▶ **EXERCISE INSTRUCTIONS**
Reproduce the material that follows, please, but only from its first line to the line containing "return Pos(0, -LOCK_SETBACK, 0) * shape", inclusive.

Start PROVIDED MATERIAL

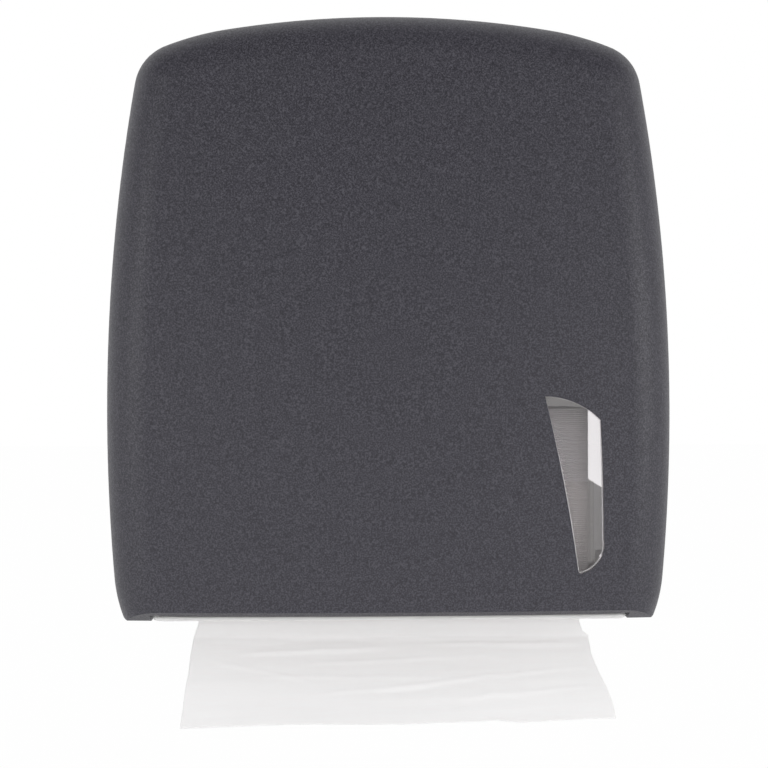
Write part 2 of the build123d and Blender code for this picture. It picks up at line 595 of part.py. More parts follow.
def plate_screw(x, y, z):
    """Screw driven towards the wall, its head's underside at a depth."""
    return Pos(x, y, z) * Rot(90, 0, 0) * screw(SCREW_RADIUS, SCREW_LENGTH, SCREW_HEAD_RADIUS, SCREW_HEAD)


def make_floor_screws():
    return [plate_screw(x, PLATE_FRONT - FLANGE_THICKNESS, z) for x, z in fixing_places()[0]]


def make_keeper_screws():
    return [plate_screw(x, PLATE_FRONT - KEEPER_THICKNESS, z) for x, z in fixing_places()[1]]


def make_basket_screws():
    seat = FLOOR_TOP + BASKET_POST_HEIGHT + TAB_THICKNESS
    one = screw(SMALL_SCREW_RADIUS, SMALL_SCREW_LENGTH, SMALL_SCREW_HEAD_RADIUS, SMALL_SCREW_HEAD)
    return [Pos(x, y, seat) * one for x, y in post_places()]


# ---- towels ----------------------------------------------------------------------------------
def make_stack():
    height = (STACK_BOTTOM, STACK_BOTTOM + STACK_HEIGHT)
    return block((-STACK_HALF, STACK_HALF), (STACK_FRONT, STACK_REAR), height)


def make_hanging_towel():
    """The next towel: down through the slot, then bent forward at its crease."""
    bends = (TOWEL_NECK, TOWEL_CREASE, TOWEL_END)
    start = (SLOT_Y, FLOOR_TOP)
    path = [(SLOT_Y - ahead, FLOOR_Z - below) for ahead, below in bends]
    half = TOWEL_THICKNESS / 2
    rear = [(start[0] + half, start[1])] + [(y + half, z - half) for y, z in path]
    front = [(start[0] - half, start[1])] + [(y - half, z + half) for y, z in path]
    section = make_face(Polyline(*front, *reversed(rear), close=True))
    side = STACK_HALF + TOWEL_SPREAD
    return extrude(Plane.YZ.offset(-side) * section, amount=2 * side)


# ---- lock ------------------------------------------------------------------------------------
def at_lock(shape):
    return Pos(0, -LOCK_SETBACK, 0) * shape


def make_lock_body():
    body = rod_z(LOCK_BODY_RADIUS, LOCK_BOTTOM, TOP + LOCK_FLANGE, 0, 0)
    flange = rod_z(LOCK_FLANGE_RADIUS, TOP, TOP + LOCK_FLANGE, 0, 0)
    flange = fillet(flange.edges().sort_by(Axis.Z)[-1:], LOCK_FLANGE_ROUND)
    return at_lock(body + flange - rod_z(BARREL_RADIUS + FIT, LOCK_BOTTOM - CUT, TOP + PAST, 0, 0))


def make_lock_nut():
    high = TOP - COVER_WALL - LOCK_SEAT_GAP
    hexagon = Rot(0, 0, 30) * RegularPolygon(LOCK_NUT_FLATS / 2, 6, major_radius=False)
    nut = extrude(Pos(0, 0, high - LOCK_NUT_THICKNESS) * hexagon, amount=LOCK_NUT_THICKNESS)
    return at_lock(nut - rod_z(LOCK_BODY_RADIUS + FIT, high - PAST, high + CUT, 0, 0))


def square(width, start, end):
    return block((-width / 2, width / 2), (-width / 2, width / 2), (start, end))


def make_lock_barrel():
    high = TOP + LOCK_FLANGE + BARREL_PROUD
    barrel = rod_z(BARREL_RADIUS, BARREL_BOTTOM, high, 0, 0)
    width, length, depth = KEY_SLOT
    barrel -= Pos(0, 0, high - depth / 2) * Box(width, length, depth)
    barrel += square(TAIL_WIDTH, CAM_BOTTOM, BARREL_BOTTOM)
    screw_hole = (CAM_BOTTOM - CUT, CAM_BOTTOM + CAM_SCREW_LENGTH + CUT)
    return at_lock(barrel - rod_z(CAM_SCREW_RADIUS + FIT, *screw_hole, 0, 0))


def make_stop_washer():
    """Washer on the barrel's square tail, whose finger sets the quarter turn."""
    washer = rod_z(WASHER_RADIUS, CAM_TOP, BARREL_BOTTOM, 0, 0)
    width, reach = STOP_FINGER
    washer += block((-width / 2, width / 2), (0, WASHER_RADIUS + reach), (CAM_TOP, BARREL_BOTTOM))
    return at_lock(washer - square(TAIL_WIDTH + 2 * FIT, CAM_TOP - CUT, BARREL_BOTTOM + CUT))


def make_lock_cam():
    """Flat cam, pointing to the wall when the lock is open."""
    arm = block((-CAM_WIDTH / 2, CAM_WIDTH / 2), (0, CAM_REACH), (CAM_BOTTOM, CAM_TOP))
    arm = fillet(arm.edges().filter_by(Axis.Z).sort_by(Axis.Y)[-2:], CAM_CORNER)
    cam = arm + rod_z(BARREL_RADIUS, CAM_BOTTOM, CAM_TOP, 0, 0)
    return at_lock(cam - square(TAIL_WIDTH + 2 * FIT, CAM_BOTTOM - CUT, CAM_TOP + CUT))


def make_cam_screw():
    """Screw driven upwards into the barrel's tail, under the cam."""
    head_radius, head = CAM_SCREW_HEAD
    one = screw(CAM_SCREW_RADIUS, CAM_SCREW_LENGTH, head_radius, head)
    return at_lock(Pos(0, 0, CAM_BOTTOM) * Rot(180, 0, 0) * one)


def make_lock_keeper():
    """Bracket on the back plate whose upturned post holds the locked cam."""
    post_rear = -LOCK_SETBACK - CAM_WIDTH / 2 - KEEPER_GAP
    across = (KEEPER_INNER, KEEPER_OUTER)
    base_front = PLATE_FRONT - KEEPER_THICKNESS
    arm_bottom = KEEPER_ARM_TOP - KEEPER_THICKNESS
    keeper = block(across, (base_front, PLATE_FRONT), (KEEPER_ARM_TOP - KEEPER_BASE_HEIGHT, KEEPER_ARM_TOP))
    keeper += block(across, (post_rear - KEEPER_THICKNESS, PLATE_FRONT), (arm_bottom, KEEPER_ARM_TOP))
    post_top = CAM_TOP + KEEPER_POST_ABOVE
    keeper += block(across, (post_rear - KEEPER_THICKNESS, post_rear), (arm_bottom, post_top))
    for x, z in fixing_places()[1]:
        keeper -= rod_y(SCREW_RADIUS + FIT, PLATE_FRONT + CUT, base_front - CUT, x, z)
    return keeper


# ---- write every piece -----------------------------------------------------------------------
def as_one(solids):
    return Compound(children=solids)


NODES = {
    "front_cover": make_cover(),
    "window_lens": make_lens(),
    "hinge_pin_left": make_pin(-1),
    "hinge_pin_right": make_pin(1),
    "back_plate": make_back_plate(),
    "exit_floor": make_floor(),
    "floor_screws": as_one(make_floor_screws()),
    "towel_basket": make_basket(),
    "basket_screws": as_one(make_basket_screws()),
    "towel_stack": make_stack(),
    "hanging_towel": make_hanging_towel(),
    "lock_body": make_lock_body(),
    "lock_nut": make_lock_nut(),
    "lock_barrel": make_lock_barrel(),
    "stop_washer": make_stop_washer(),
    "lock_cam": make_lock_cam(),
    "cam_screw": make_cam_screw(),
    "lock_keeper": make_lock_keeper(),
    "keeper_screws": as_one(make_keeper_screws()),
}

os.makedirs("parts", exist_ok=True)
for name, shape in NODES.items():
    export_step(shape, os.path.join("parts", name + ".step"))
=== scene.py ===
import math
import random

import bmesh
import bpy
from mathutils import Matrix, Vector, noise


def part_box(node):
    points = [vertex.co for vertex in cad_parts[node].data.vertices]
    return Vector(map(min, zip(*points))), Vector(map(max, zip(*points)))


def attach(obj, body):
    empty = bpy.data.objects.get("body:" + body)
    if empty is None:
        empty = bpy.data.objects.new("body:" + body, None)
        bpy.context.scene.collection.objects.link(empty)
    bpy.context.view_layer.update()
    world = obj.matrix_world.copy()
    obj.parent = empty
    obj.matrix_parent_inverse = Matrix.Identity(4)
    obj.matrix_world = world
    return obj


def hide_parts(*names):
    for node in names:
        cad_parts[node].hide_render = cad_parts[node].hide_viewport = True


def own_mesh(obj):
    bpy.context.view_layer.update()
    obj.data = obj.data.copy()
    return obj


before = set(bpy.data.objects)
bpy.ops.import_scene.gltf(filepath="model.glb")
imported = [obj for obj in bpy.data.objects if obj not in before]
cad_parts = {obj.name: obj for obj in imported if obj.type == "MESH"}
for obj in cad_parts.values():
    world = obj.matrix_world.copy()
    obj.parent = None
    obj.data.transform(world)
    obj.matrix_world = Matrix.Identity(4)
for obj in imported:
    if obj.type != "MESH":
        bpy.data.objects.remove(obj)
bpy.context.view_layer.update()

MM = 0.001


# ---- materials -----------------------------------------------------------------------------------
def new_material(name, **sockets):
    """A Principled material with the given plain socket values."""
    material = bpy.data.materials.new(name)
    material.use_nodes = True
    shader = material.node_tree.nodes["Principled BSDF"]
    for socket, value in sockets.items():
        shader.inputs[socket.replace("_", " ")].default_value = value
    return material, material.node_tree, shader


def place(tree, stretch=(1, 1, 1)):
    """Position in the object's own frame, in metres, squeezed along each axis."""
    where = tree.nodes.new("ShaderNodeTexCoord")
    mapping = tree.nodes.new("ShaderNodeMapping")
    mapping.inputs["Scale"].default_value = stretch
    tree.links.new(where.outputs["Object"], mapping.inputs["Vector"])
    return mapping.outputs["Vector"]


def cloud(tree, size, detail=2.0, stretch=(1, 1, 1)):
    """Soft noise from 0 to 1, whose patches are about this many metres across."""
    node = tree.nodes.new("ShaderNodeTexNoise")
    node.inputs["Scale"].default_value = 1 / size
    node.inputs["Detail"].default_value = detail
    tree.links.new(place(tree, stretch), node.inputs["Vector"])
    return node.outputs["Fac"]


def pebbles(tree, size):
    """Distance to the middle of the nearest grain, for a moulded texture."""
    node = tree.nodes.new("ShaderNodeTexVoronoi")
    node.inputs["Scale"].default_value = 1 / size
    tree.links.new(place(tree), node.inputs["Vector"])
    return node.outputs["Distance"]


def blended(tree, first, second, share):
    """Weighted sum of two values."""
    node = tree.nodes.new("ShaderNodeMix")
    node.inputs["Factor"].default_value = share
    tree.links.new(first, node.inputs["A"])
    tree.links.new(second, node.inputs["B"])
    return node.outputs["Result"]


def graded(tree, value, stops, socket):
    """Drives a socket from a value through a ramp of (position, grey or colour) stops."""
    ramp = tree.nodes.new("ShaderNodeValToRGB")
    elements = ramp.color_ramp.elements
    while len(elements) < len(stops):
        elements.new(0.5)
    for element, (position, colour) in zip(elements, stops):
        element.position = position
        element.color = (*colour, 1) if isinstance(colour, tuple) else (colour, colour, colour, 1)
    tree.links.new(value, ramp.inputs["Fac"])
    tree.links.new(ramp.outputs["Color"], socket)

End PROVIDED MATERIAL

▶ **RESPONSE TO THIS EXERCISE**
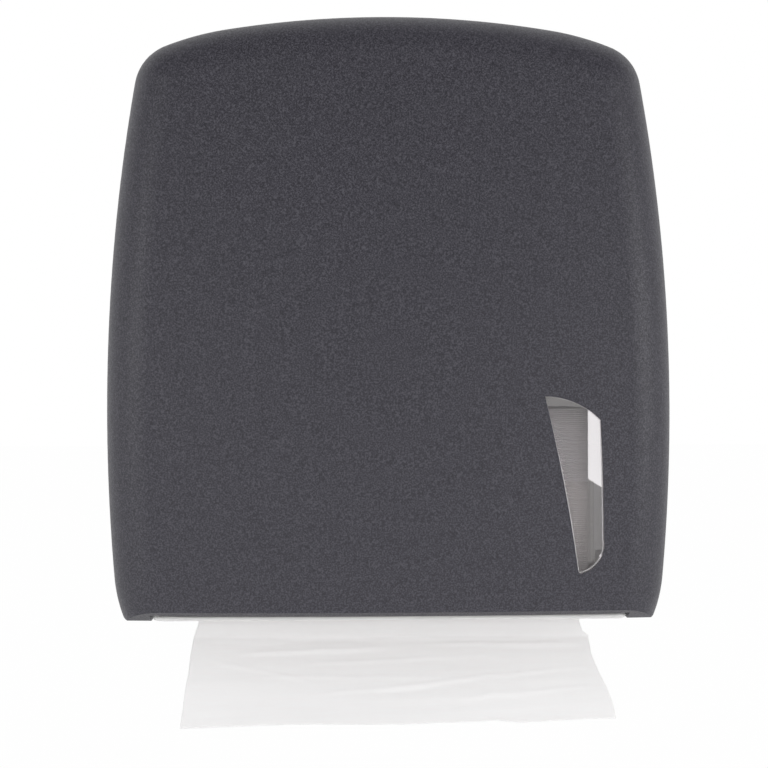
Write part 2 of the build123d and Blender code for this picture. It picks up at line 595 of part.py. More parts follow.
def plate_screw(x, y, z):
    """Screw driven towards the wall, its head's underside at a depth."""
    return Pos(x, y, z) * Rot(90, 0, 0) * screw(SCREW_RADIUS, SCREW_LENGTH, SCREW_HEAD_RADIUS, SCREW_HEAD)


def make_floor_screws():
    return [plate_screw(x, PLATE_FRONT - FLANGE_THICKNESS, z) for x, z in fixing_places()[0]]


def make_keeper_screws():
    return [plate_screw(x, PLATE_FRONT - KEEPER_THICKNESS, z) for x, z in fixing_places()[1]]


def make_basket_screws():
    seat = FLOOR_TOP + BASKET_POST_HEIGHT + TAB_THICKNESS
    one = screw(SMALL_SCREW_RADIUS, SMALL_SCREW_LENGTH, SMALL_SCREW_HEAD_RADIUS, SMALL_SCREW_HEAD)
    return [Pos(x, y, seat) * one for x, y in post_places()]


# ---- towels ----------------------------------------------------------------------------------
def make_stack():
    height = (STACK_BOTTOM, STACK_BOTTOM + STACK_HEIGHT)
    return block((-STACK_HALF, STACK_HALF), (STACK_FRONT, STACK_REAR), height)


def make_hanging_towel():
    """The next towel: down through the slot, then bent forward at its crease."""
    bends = (TOWEL_NECK, TOWEL_CREASE, TOWEL_END)
    start = (SLOT_Y, FLOOR_TOP)
    path = [(SLOT_Y - ahead, FLOOR_Z - below) for ahead, below in bends]
    half = TOWEL_THICKNESS / 2
    rear = [(start[0] + half, start[1])] + [(y + half, z - half) for y, z in path]
    front = [(start[0] - half, start[1])] + [(y - half, z + half) for y, z in path]
    section = make_face(Polyline(*front, *reversed(rear), close=True))
    side = STACK_HALF + TOWEL_SPREAD
    return extrude(Plane.YZ.offset(-side) * section, amount=2 * side)


# ---- lock ------------------------------------------------------------------------------------
def at_lock(shape):
    return Pos(0, -LOCK_SETBACK, 0) * shape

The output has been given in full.